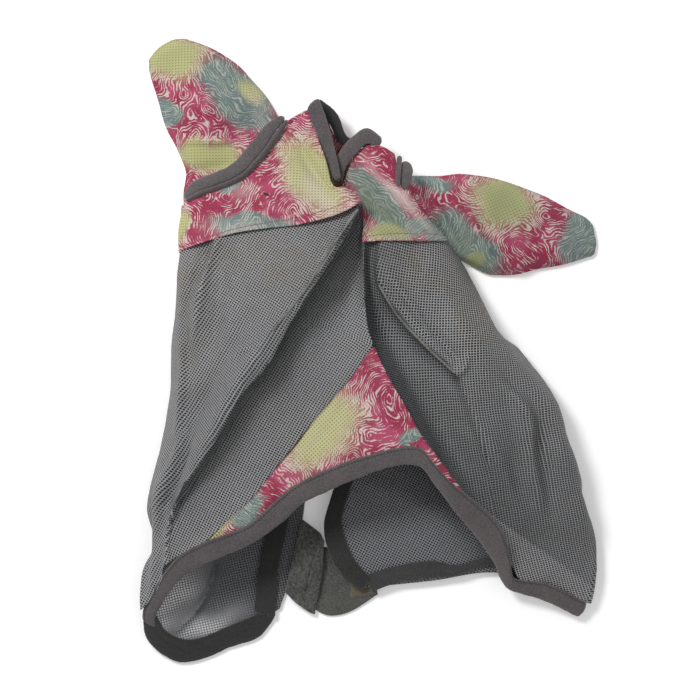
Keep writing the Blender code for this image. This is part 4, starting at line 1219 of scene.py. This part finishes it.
def build_edges():
    strip("nose_edge", NOSE_BINDING_SEAM, NOSE_BINDING_EDGE, FLEECE_THICK, "warm_grey_fleece",
          ["nose_binding_left", "nose_binding_right"], seed=6.0)
    upper = even(NOSE_BINDING_SEAM, 200)
    lower = even(NOSE_BINDING_EDGE, 200)
    seam_line = upper * (1 - NOSE_SEAM_SHARE) + lower * NOSE_SEAM_SHARE + (0, 0, NOSE_SEAM_LIFT)
    stitches("nose_stitches", seam_line, "grey_thread")
    for name, edges, material, node, thickness, seed in (
            ("hem_left", LEFT_HEM, "inner_fleece", "cheek_hem_left", FLEECE_THICK, 7.0),
            ("hem_right", RIGHT_HEM, "hem_fleece", "cheek_hem_right", 3.6, 8.0),
            ("trim_left", LEFT_TRIM, "inner_fleece", "closure_trim_left", TRIM_THICK, 9.0),
            ("trim_right", RIGHT_TRIM, "inner_fleece", "closure_trim_right", TRIM_THICK, 10.0)):
        outer, inner = (even(edge, FOLD_POINTS) for edge in edges)
        across = inner - outer
        strip(name, outer, outer + across * FOLD_SHARES[1], thickness, material, [node], seed)
        strip(name + "_fold", outer + across * FOLD_SHARES[0], inner, thickness, material, [], seed)


def build_cheeks():
    left = panel("cheek_left")
    right = panel("cheek_right")
    # The open attribute marks the painted light in the left cheek's holes.
    left_paints = {**mesh_paints("cheek_left", left), "open": blob_field(left, PAINTED_LIGHT_SPOTS)}
    # Both cheek flaps use darker copies of the mesh, as painted shade.
    cheek_left = cloth("cheek_left", left, MESH_THICK, "woven_mesh_loop_painted_shade", ["cheek_flap_left"],
                       left_paints, turn=-13.0)
    cheek_right = cloth("cheek_right", right, MESH_THICK, "woven_mesh_inner_painted_shade", ["cheek_flap_right"],
                        mesh_paints("cheek_right", right), turn=27.0)
    declare(left)
    declare(right)


def build_closures():
    for name, thickness, material, node, body, lump in (
            ("tab_left", 4.0, "brushed_pile_cloth", "jaw_tab_left", "jaw_tab", 0.7),
            ("tab_right", 3.0, "loop_pile_cloth", "jaw_tab_right", "root", 0.3),
            ("hook_jaw", 1.6, "hook_tape_cloth", "jaw_hook_patch", "root", 0.0),
            ("tab_throat", 2.0, "loop_pile_cloth", "throat_tab", "root", 0.0),
            ("hook_throat", 1.2, "hook_tape_cloth", "throat_hook_patch", "root", 0.0)):
        pad(name, panel(name), thickness, material, [node], body, lump)


make_materials()
add_camera()
add_studio()
build_face()
build_gusset()
build_crown()
build_ear("left", turn=0.0)
build_ear("right", turn=-25.0)
build_edges()
build_cheeks()
build_closures()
..........
Return all of the data precisely as it appears.

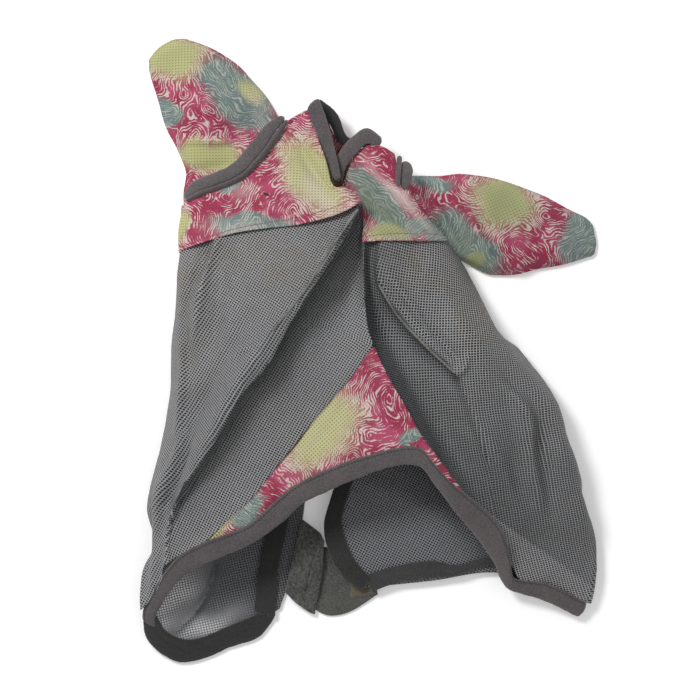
Keep writing the Blender code for this image. This is part 4, starting at line 1219 of scene.py. This part finishes it.
def build_edges():
    strip("nose_edge", NOSE_BINDING_SEAM, NOSE_BINDING_EDGE, FLEECE_THICK, "warm_grey_fleece",
          ["nose_binding_left", "nose_binding_right"], seed=6.0)
    upper = even(NOSE_BINDING_SEAM, 200)
    lower = even(NOSE_BINDING_EDGE, 200)
    seam_line = upper * (1 - NOSE_SEAM_SHARE) + lower * NOSE_SEAM_SHARE + (0, 0, NOSE_SEAM_LIFT)
    stitches("nose_stitches", seam_line, "grey_thread")
    for name, edges, material, node, thickness, seed in (
            ("hem_left", LEFT_HEM, "inner_fleece", "cheek_hem_left", FLEECE_THICK, 7.0),
            ("hem_right", RIGHT_HEM, "hem_fleece", "cheek_hem_right", 3.6, 8.0),
            ("trim_left", LEFT_TRIM, "inner_fleece", "closure_trim_left", TRIM_THICK, 9.0),
            ("trim_right", RIGHT_TRIM, "inner_fleece", "closure_trim_right", TRIM_THICK, 10.0)):
        outer, inner = (even(edge, FOLD_POINTS) for edge in edges)
        across = inner - outer
        strip(name, outer, outer + across * FOLD_SHARES[1], thickness, material, [node], seed)
        strip(name + "_fold", outer + across * FOLD_SHARES[0], inner, thickness, material, [], seed)


def build_cheeks():
    left = panel("cheek_left")
    right = panel("cheek_right")
    # The open attribute marks the painted light in the left cheek's holes.
    left_paints = {**mesh_paints("cheek_left", left), "open": blob_field(left, PAINTED_LIGHT_SPOTS)}
    # Both cheek flaps use darker copies of the mesh, as painted shade.
    cheek_left = cloth("cheek_left", left, MESH_THICK, "woven_mesh_loop_painted_shade", ["cheek_flap_left"],
                       left_paints, turn=-13.0)
    cheek_right = cloth("cheek_right", right, MESH_THICK, "woven_mesh_inner_painted_shade", ["cheek_flap_right"],
                        mesh_paints("cheek_right", right), turn=27.0)
    declare(left)
    declare(right)


def build_closures():
    for name, thickness, material, node, body, lump in (
            ("tab_left", 4.0, "brushed_pile_cloth", "jaw_tab_left", "jaw_tab", 0.7),
            ("tab_right", 3.0, "loop_pile_cloth", "jaw_tab_right", "root", 0.3),
            ("hook_jaw", 1.6, "hook_tape_cloth", "jaw_hook_patch", "root", 0.0),
            ("tab_throat", 2.0, "loop_pile_cloth", "throat_tab", "root", 0.0),
            ("hook_throat", 1.2, "hook_tape_cloth", "throat_hook_patch", "root", 0.0)):
        pad(name, panel(name), thickness, material, [node], body, lump)


make_materials()
add_camera()
add_studio()
build_face()
build_gusset()
build_crown()
build_ear("left", turn=0.0)
build_ear("right", turn=-25.0)
build_edges()
build_cheeks()
build_closures()